··· GIVEN MATERIAL ···

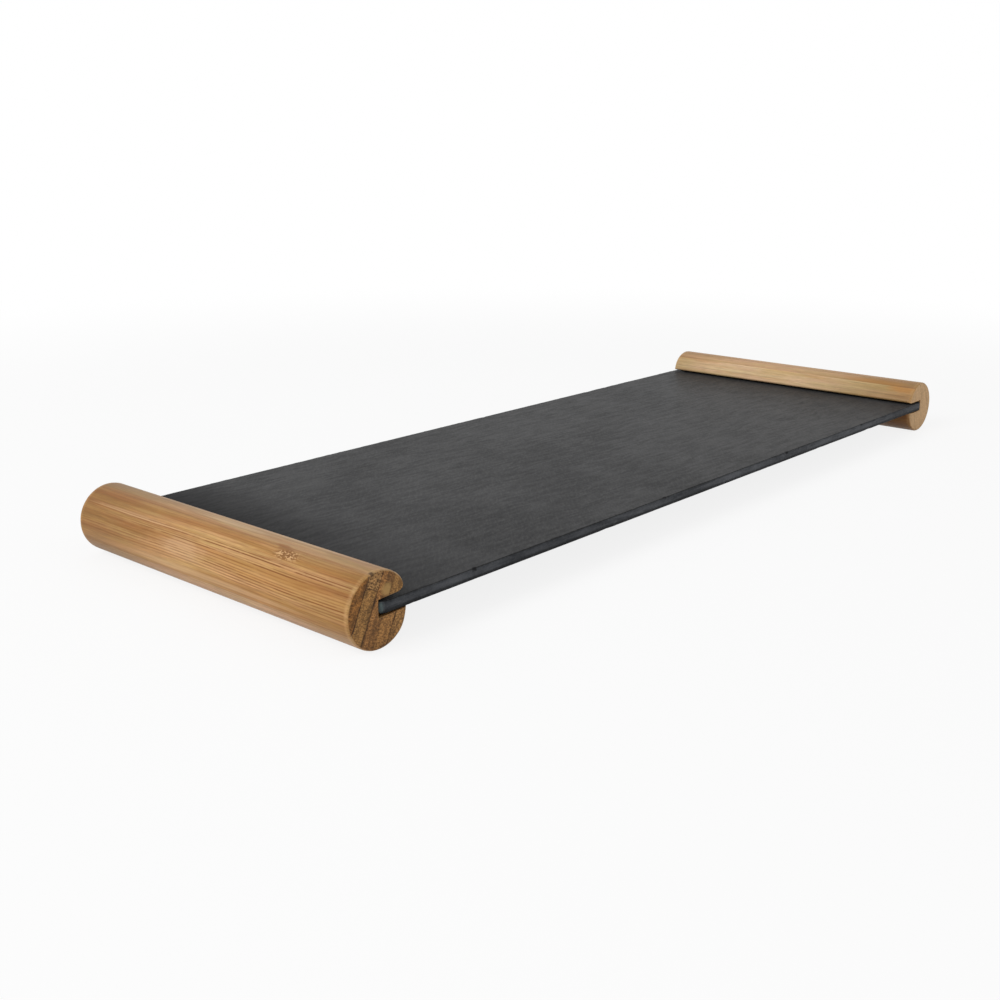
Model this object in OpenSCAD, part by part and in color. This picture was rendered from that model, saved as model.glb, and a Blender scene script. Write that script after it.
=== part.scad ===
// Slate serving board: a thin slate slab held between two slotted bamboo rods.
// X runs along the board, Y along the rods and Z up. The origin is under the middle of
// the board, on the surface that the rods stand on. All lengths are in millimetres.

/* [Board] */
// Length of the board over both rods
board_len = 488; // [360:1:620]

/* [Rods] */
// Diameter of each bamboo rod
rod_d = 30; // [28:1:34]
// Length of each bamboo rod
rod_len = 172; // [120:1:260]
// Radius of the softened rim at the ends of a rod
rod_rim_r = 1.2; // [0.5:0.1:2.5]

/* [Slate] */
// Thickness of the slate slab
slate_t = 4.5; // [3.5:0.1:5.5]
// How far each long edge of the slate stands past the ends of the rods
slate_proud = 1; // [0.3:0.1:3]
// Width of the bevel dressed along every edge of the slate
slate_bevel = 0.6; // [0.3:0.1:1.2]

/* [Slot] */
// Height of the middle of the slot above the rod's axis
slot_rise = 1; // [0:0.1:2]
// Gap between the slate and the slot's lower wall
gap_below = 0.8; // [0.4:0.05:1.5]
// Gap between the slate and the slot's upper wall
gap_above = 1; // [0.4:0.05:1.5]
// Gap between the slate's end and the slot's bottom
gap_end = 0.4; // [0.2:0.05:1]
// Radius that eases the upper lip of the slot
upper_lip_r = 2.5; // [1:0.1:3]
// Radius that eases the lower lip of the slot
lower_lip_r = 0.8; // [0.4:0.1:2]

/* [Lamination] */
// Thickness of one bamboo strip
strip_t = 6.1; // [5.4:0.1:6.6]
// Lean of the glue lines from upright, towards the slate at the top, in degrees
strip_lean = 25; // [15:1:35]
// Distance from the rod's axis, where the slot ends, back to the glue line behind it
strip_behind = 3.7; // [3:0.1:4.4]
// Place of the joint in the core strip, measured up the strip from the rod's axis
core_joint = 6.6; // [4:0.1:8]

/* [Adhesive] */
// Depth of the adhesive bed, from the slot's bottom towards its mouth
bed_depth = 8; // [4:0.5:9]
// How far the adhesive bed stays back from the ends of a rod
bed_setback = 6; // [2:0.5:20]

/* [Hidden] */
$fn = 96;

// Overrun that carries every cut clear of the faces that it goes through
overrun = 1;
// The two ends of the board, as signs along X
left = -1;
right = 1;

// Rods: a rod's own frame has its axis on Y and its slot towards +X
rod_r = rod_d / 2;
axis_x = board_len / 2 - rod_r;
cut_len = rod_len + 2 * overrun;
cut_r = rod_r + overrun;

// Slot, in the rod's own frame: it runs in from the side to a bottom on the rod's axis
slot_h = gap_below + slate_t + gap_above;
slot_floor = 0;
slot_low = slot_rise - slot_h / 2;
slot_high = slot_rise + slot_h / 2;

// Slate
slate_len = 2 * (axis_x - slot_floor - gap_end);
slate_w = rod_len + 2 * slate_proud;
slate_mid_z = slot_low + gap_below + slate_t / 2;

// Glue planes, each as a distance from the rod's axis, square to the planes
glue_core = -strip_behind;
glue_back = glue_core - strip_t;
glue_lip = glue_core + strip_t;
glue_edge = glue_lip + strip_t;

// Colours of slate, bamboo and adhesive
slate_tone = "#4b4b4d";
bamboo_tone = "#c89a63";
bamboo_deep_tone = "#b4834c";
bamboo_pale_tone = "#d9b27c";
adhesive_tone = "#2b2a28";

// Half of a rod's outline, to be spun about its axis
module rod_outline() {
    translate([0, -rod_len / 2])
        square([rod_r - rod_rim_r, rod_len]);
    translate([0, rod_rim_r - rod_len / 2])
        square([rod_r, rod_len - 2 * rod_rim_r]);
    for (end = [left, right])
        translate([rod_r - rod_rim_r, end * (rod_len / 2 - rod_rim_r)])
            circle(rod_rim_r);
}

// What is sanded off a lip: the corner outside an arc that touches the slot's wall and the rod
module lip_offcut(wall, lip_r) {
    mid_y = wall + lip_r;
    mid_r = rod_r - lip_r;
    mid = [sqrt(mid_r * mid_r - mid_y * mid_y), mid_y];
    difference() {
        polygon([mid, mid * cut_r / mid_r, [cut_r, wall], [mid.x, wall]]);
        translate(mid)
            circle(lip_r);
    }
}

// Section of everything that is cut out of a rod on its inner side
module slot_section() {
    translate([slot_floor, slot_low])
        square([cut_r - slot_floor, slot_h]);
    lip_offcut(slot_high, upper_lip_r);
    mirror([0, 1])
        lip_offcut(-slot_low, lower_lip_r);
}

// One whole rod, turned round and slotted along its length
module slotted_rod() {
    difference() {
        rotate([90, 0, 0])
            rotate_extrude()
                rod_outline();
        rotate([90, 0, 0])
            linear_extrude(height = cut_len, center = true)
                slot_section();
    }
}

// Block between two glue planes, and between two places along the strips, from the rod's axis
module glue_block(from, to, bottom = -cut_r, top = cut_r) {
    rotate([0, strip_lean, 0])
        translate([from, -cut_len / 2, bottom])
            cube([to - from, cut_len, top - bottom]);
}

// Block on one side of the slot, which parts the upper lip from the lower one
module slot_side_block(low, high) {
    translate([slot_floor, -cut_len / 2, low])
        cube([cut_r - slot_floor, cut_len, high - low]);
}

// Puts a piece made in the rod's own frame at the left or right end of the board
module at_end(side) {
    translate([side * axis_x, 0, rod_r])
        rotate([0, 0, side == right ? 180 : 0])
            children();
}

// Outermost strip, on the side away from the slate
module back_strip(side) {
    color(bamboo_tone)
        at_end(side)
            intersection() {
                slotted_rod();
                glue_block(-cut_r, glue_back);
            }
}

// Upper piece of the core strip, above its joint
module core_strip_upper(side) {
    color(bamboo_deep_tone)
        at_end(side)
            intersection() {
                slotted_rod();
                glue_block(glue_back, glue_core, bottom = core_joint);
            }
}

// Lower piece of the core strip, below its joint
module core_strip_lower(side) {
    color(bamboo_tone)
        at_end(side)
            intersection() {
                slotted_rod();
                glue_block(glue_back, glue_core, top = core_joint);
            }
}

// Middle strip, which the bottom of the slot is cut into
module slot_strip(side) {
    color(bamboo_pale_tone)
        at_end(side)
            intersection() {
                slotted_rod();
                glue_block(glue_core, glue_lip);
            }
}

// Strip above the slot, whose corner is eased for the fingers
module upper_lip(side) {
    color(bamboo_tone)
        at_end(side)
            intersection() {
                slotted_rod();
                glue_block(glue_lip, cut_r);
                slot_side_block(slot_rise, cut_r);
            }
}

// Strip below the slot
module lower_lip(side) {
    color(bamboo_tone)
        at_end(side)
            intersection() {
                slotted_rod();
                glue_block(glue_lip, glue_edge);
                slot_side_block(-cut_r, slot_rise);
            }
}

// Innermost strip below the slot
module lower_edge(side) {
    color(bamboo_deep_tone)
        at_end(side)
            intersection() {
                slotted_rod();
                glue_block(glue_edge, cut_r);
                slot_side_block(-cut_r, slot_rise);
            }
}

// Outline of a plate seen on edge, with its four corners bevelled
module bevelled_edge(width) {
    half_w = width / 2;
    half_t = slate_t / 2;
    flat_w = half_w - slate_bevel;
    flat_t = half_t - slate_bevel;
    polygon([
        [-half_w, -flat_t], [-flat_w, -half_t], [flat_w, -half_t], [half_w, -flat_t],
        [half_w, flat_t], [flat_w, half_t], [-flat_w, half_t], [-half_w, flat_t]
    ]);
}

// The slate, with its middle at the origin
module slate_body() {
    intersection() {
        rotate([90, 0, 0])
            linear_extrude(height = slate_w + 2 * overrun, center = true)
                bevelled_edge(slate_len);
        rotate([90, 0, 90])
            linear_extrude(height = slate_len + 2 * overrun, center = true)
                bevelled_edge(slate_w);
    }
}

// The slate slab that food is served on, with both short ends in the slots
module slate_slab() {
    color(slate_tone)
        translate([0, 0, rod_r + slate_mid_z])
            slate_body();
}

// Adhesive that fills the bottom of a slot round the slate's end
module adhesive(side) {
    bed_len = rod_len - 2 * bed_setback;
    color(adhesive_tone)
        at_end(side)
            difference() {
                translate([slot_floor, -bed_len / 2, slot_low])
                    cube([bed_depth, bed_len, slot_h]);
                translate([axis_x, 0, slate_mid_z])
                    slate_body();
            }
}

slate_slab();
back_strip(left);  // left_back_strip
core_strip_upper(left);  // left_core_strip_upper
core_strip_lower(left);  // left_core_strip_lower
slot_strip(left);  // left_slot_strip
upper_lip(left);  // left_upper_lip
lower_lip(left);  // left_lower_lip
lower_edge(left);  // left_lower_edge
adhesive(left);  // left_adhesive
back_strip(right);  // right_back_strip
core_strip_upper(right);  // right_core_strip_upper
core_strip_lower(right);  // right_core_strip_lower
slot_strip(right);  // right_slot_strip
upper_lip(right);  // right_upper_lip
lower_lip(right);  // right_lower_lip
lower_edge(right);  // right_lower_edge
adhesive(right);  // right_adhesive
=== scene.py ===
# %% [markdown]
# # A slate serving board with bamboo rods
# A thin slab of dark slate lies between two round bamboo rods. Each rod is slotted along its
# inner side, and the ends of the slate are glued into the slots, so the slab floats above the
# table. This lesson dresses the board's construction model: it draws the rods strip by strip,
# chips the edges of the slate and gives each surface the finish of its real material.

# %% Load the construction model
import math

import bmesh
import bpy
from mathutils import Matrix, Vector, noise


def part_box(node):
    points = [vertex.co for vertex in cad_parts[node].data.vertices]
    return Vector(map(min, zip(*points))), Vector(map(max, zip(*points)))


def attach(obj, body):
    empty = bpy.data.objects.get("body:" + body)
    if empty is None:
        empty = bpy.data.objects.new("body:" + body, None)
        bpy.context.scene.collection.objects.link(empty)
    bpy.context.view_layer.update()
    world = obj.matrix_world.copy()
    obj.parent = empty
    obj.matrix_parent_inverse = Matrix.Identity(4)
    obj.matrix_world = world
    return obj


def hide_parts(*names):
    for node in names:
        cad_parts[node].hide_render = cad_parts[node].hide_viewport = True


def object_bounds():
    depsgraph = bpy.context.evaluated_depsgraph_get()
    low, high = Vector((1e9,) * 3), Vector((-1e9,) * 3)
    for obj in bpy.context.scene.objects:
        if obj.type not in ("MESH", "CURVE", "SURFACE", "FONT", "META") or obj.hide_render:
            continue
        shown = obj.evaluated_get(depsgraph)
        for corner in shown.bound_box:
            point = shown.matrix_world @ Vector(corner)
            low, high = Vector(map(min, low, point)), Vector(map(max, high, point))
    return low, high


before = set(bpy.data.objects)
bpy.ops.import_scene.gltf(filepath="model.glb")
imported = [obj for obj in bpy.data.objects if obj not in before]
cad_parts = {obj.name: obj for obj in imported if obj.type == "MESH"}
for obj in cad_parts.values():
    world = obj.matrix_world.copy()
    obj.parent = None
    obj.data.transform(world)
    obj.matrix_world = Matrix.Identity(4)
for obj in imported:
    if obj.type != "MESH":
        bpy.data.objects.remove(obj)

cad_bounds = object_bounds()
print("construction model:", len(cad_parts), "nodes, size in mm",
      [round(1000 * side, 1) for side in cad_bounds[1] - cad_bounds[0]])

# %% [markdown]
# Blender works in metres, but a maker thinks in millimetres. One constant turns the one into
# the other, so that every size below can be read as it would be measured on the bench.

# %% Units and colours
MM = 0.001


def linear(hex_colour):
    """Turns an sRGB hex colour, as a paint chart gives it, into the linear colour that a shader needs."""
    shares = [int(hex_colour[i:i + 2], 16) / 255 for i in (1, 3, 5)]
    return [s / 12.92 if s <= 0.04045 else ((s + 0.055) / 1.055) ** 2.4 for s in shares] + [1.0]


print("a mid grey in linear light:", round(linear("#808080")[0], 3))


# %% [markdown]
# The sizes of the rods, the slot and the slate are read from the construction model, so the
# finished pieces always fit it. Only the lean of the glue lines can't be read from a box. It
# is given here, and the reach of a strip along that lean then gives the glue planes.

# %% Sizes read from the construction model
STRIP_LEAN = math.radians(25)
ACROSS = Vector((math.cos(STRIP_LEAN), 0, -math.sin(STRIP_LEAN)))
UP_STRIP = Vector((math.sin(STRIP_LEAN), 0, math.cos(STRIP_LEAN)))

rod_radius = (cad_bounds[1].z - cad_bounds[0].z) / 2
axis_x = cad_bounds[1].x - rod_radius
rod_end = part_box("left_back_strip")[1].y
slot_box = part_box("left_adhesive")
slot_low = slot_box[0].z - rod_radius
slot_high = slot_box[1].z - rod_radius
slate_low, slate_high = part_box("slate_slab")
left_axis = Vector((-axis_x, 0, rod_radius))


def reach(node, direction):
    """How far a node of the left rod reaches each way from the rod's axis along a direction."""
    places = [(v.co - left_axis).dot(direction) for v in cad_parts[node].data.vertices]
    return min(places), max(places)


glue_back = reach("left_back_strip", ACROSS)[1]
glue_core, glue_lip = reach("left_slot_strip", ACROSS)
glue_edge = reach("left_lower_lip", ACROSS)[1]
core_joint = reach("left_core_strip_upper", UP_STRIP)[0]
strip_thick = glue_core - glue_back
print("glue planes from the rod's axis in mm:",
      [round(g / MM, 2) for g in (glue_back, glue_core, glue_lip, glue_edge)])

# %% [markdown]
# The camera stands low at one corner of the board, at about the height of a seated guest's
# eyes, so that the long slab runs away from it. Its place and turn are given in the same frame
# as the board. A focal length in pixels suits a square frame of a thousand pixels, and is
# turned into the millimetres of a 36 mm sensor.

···

§ **INSTRUCTION**
Each line from the one containing "slate_slab();" through the one containing "bpy.context.scene.collection.objects.link(empty)" must be retyped exactly, the first and last of these included.

§ **THE OUTPUT**
slate_slab();
back_strip(left);  // left_back_strip
core_strip_upper(left);  // left_core_strip_upper
core_strip_lower(left);  // left_core_strip_lower
slot_strip(left);  // left_slot_strip
upper_lip(left);  // left_upper_lip
lower_lip(left);  // left_lower_lip
lower_edge(left);  // left_lower_edge
adhesive(left);  // left_adhesive
back_strip(right);  // right_back_strip
core_strip_upper(right);  // right_core_strip_upper
core_strip_lower(right);  // right_core_strip_lower
slot_strip(right);  // right_slot_strip
upper_lip(right);  // right_upper_lip
lower_lip(right);  // right_lower_lip
lower_edge(right);  // right_lower_edge
adhesive(right);  // right_adhesive
=== scene.py ===
# %% [markdown]
# # A slate serving board with bamboo rods
# A thin slab of dark slate lies between two round bamboo rods. Each rod is slotted along its
# inner side, and the ends of the slate are glued into the slots, so the slab floats above the
# table. This lesson dresses the board's construction model: it draws the rods strip by strip,
# chips the edges of the slate and gives each surface the finish of its real material.

# %% Load the construction model
import math

import bmesh
import bpy
from mathutils import Matrix, Vector, noise


def part_box(node):
    points = [vertex.co for vertex in cad_parts[node].data.vertices]
    return Vector(map(min, zip(*points))), Vector(map(max, zip(*points)))


def attach(obj, body):
    empty = bpy.data.objects.get("body:" + body)
    if empty is None:
        empty = bpy.data.objects.new("body:" + body, None)
        bpy.context.scene.collection.objects.link(empty)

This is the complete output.